Since I started the Expat life in 2009, I have relocated to three countries so far – Singapore, Australia, and Ireland. Relocating to various countries and continents in the span of 8 years were mostly because for my career advancement. And somehow, I felt that since I became an Expat, I follow where I feel I have job security and relocate there.
I can say that my decision to become an Expat was for the better. I don’t move around as much as I did now. But there times I still ask myself these questions – questions I asked myself when I first became an Expat.
Is this place “the One”?
Moving to one country after another, there are times I ask myself “When will my nomad life stop?”, “Is this the last country?” or “Is this my second home now?” And up to this day (even after having my own family), I am still unsure what my answer is.

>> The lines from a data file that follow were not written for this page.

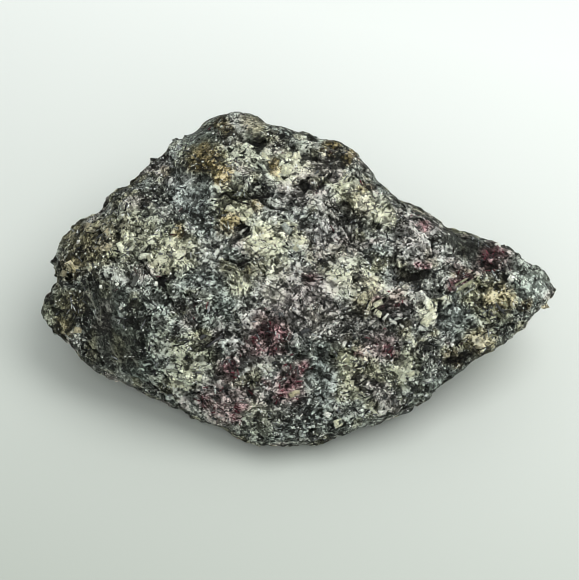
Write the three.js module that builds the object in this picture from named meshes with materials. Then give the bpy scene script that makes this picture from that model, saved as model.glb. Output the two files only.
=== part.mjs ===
// Kermesite specimen: one broken hand-size lump of grey rock with grains of quartz and red kermesite.
// Units are millimetres, +Z is up. The long axis lies along X and the display side looks towards -Y.
// The lump is described as it looks to a viewer in front of it and above it: across the view,
// up the view, and depth towards the viewer. A sphere is drawn over that shape and lands on the ground.
import * as THREE from "three";
import { mergeVertices } from "three/addons/utils/BufferGeometryUtils.js";

// Viewing direction that the outline below belongs to
const VIEW_ELEVATION_DEG = 50;
const VIEW_DISTANCE = 400;
const VIEW_MIDDLE_HEIGHT = 15.2;

// Sphere that is drawn over the lump
const SPHERE_DETAIL = 21;
const FRONT_BACK_PARTING = -0.25;
const OUTLINE_HALF_LENGTH = 35;
const OUTLINE_HALF_HEIGHT = 22.7;
const MERGE_TOLERANCE = 1e-5;

// How fast the front and the back swell away from the outline, and how sharp the broken edges are
const FRONT_SWELL = 17;
const BACK_SWELL = 21;
const EDGE_SHARPNESS = 7;
const THINNEST = 0.6;

// Small knobs of the outline stay near it: inwards of this share of the sphere the form is plainer
const KNOB_FADE = 0.16;
const KNOB_SPREAD_DEG = [-9, -4.5, 0, 4.5, 9];
const KNOB_SET_BACK = 0.3;
const RELIEF_FADE = 0.22;
const RELIEF_AT_OUTLINE = 0.2;

// Outline of the lump in the view, [across, up], clockwise from the left tip
const OUTLINE = [
  [-33.9, -3.4], [-33.4, -1.9], [-33.6, -1.2], [-32.4, -0.5], [-31.7, 0.8], [-31.3, 2.0], [-32.0, 2.7],
  [-32.2, 3.5], [-31.8, 4.9], [-31.0, 6.8], [-30.2, 7.6], [-29.3, 8.2], [-28.7, 9.3], [-28.0, 9.9],
  [-27.0, 9.9], [-26.0, 10.3], [-25.5, 10.8], [-25.1, 11.9], [-24.9, 12.7], [-24.3, 13.2], [-23.3, 13.9],
  [-21.7, 13.9], [-21.0, 14.7], [-20.3, 15.5], [-20.1, 16.2], [-19.1, 16.9], [-18.3, 17.7], [-16.8, 18.2],
  [-16.6, 19.2], [-16.1, 20.4], [-15.2, 20.5], [-13.4, 21.2], [-11.7, 22.0], [-10.2, 22.8], [-8.9, 23.6],
  [-7.9, 24.1], [-6.7, 24.2], [-5.7, 23.9], [-4.9, 23.2], [-3.9, 23.0], [-2.5, 22.0], [-1.4, 22.6],
  [-0.5, 21.9], [0.7, 21.4], [2.0, 21.6], [3.0, 20.9], [4.1, 20.3], [5.3, 20.5], [6.4, 20.1],
  [7.9, 19.3], [9.0, 18.6], [9.7, 17.7], [10.6, 16.6], [11.3, 15.7], [12.2, 14.3], [13.0, 13.8],
  [14.9, 12.2], [16.4, 11.8], [17.6, 11.1], [19.3, 10.3], [20.3, 9.5], [21.4, 8.5], [22.9, 8.1],
  [23.9, 8.2], [24.7, 7.8], [25.7, 6.9], [26.8, 6.6], [27.8, 6.4], [28.6, 5.9], [29.8, 5.8],
  [30.6, 5.4], [31.4, 4.5], [32.5, 3.6], [33.7, 3.4], [34.7, 2.7], [34.9, 1.9], [35.3, 1.1],
  [35.9, 0.5], [36.0, 0.0], [35.6, -0.8], [34.8, -1.5], [34.3, -2.3], [33.6, -2.8], [32.5, -3.6],
  [32.5, -4.3], [32.0, -5.1], [31.0, -5.5], [29.9, -6.5], [28.4, -7.6], [27.6, -8.2], [26.0, -8.9],
  [24.7, -9.7], [23.4, -10.7], [22.6, -11.5], [21.1, -12.2], [20.1, -13.2], [19.1, -14.1], [18.7, -14.9],
  [17.4, -15.7], [14.9, -16.9], [12.5, -17.7], [10.9, -18.2], [9.0, -18.9], [7.1, -19.7], [5.5, -20.3],
  [4.1, -20.9], [2.5, -21.1], [-2.6, -21.2], [-5.1, -20.9], [-7.0, -20.4], [-8.3, -19.2], [-10.1, -18.5],
  [-13.2, -17.0], [-16.1, -15.5], [-18.9, -14.5], [-20.2, -13.6], [-21.6, -13.2], [-22.4, -12.6],
  [-23.6, -12.0], [-24.8, -12.2], [-25.6, -11.9], [-26.6, -11.2], [-27.2, -10.3], [-28.3, -9.5],
  [-29.1, -8.8], [-29.1, -7.8], [-29.7, -7.3], [-30.6, -6.6], [-32.4, -5.7], [-33.4, -4.7],
];

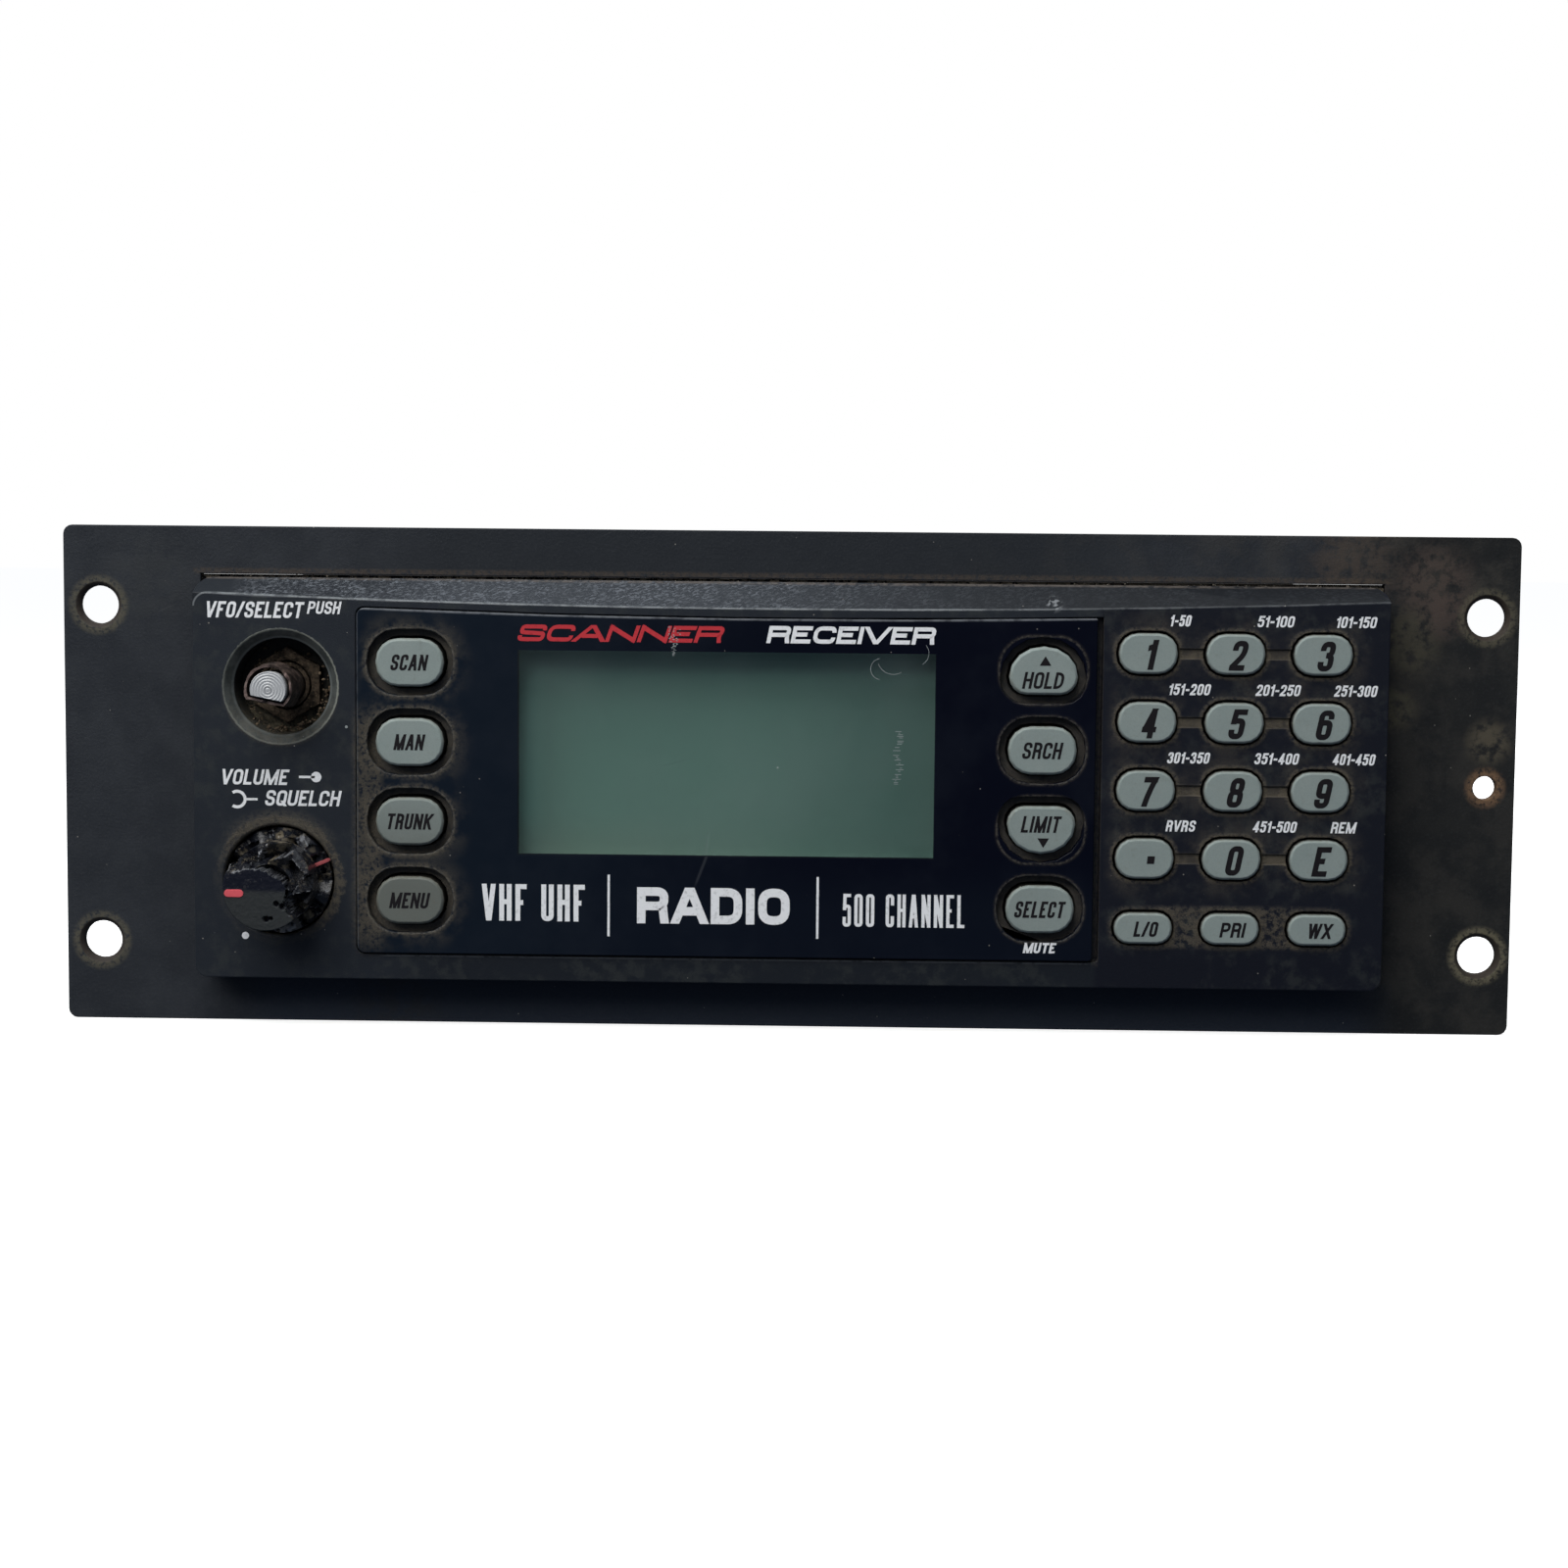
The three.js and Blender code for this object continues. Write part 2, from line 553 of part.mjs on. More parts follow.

The way I progress and prioritize my career changed since starting my family, so that led me not to pursue other career opportunities outside of Ireland for now. But when I have conversations with my husband to talk about focusing our investments in Ireland, we go back to the question whether we are settling here for good or are we considering relocating to a different country soon.
I guess that’s the downside of becoming an Expat – uncertainty of your home base. And I realized that with this uncertainty, it is hard to decide or plan for our future.
Will I ever come back home?
When I told my Mom I was pursuing a career in Singapore, I told her that I will only “try it out” and come back after five years tops. And now that my “promise” of returning five years later lapsed, my Mom can’t help but ask if I have any intention to come back home.
Personally, I would love to come back to the Philippines. I would love to have family members close by so to have a support system when we need it most. Not to mention that I do miss them terribly so! But having tasted the Expat life and the benefits I gain from it, I sometimes fear how I will cope or what’s in store for me when I come back.
Where (or how) will I retire?
I am still far away from retirement (I think) but I don’t want to wait until my 40s before I start planning for it. Sure, I have pension plans as part of my employment contract but apart from the money, I also want to envision where I see myself spending my final years here on earth.
When I have these thoughts, I feel that my answer is to come back to retire in the Philippines. I would love to spend my final days surrounded by family and maybe spend my daily life catching up with them!
It sounds as if I have everything planned out. But I learned that in order for the marriage to work effectively, it is important to discuss and talk about important topics such as these. And whenever I ask my husband about it, he gives me the impression he is not keen to retire in the Philippines. And with that, I still ask myself just where or how I will spend my retirement days?